Japan to Dump Radioactive Fukushima Water Into the Pacific

Cleaning up the radioactive mess that is the Fukushima nuclear plant, is expected to take many more decades


NSFW    FUKUSHIMA, JAPAN — Today, almost ten years since a massive earthquake and tsunami struck Japan in 2011, the country is still struggling to decontaminate the radioactive mess that is the Fukushima Nuclear Power Plant.

Three of the plant's nuclear reactors went into meltdown when the tsunami broke through a sea wall and flooded the plant.

As the facility's cooling systems failed in the days that followed, the reactors melted down and tonnes of radioactive material were released. Much of that radiation was trapped in floodwater and water used to cool the runaway nuclear reactions.

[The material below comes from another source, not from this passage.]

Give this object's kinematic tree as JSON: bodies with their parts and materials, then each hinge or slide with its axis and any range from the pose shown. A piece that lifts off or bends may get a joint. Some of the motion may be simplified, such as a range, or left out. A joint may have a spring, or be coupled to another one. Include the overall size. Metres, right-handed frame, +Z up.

Most of the radioactive isotopes have been removed from the water by using a complex filtration process. But one isotope, tritium, cannot be removed so the water has been stored in huge tanks which will fill up by 2022.

Japan's government has now announced that it will have to release the 1.23 million tonnes of radioactive water into the ocean when its current holding tanks start to run over in 2022.

Environmental and fishing groups oppose the idea, as they fear that the radioactivity in the water will harm sea animals and the people who eat these animals. However, many scientists say the risk it would pose, is low.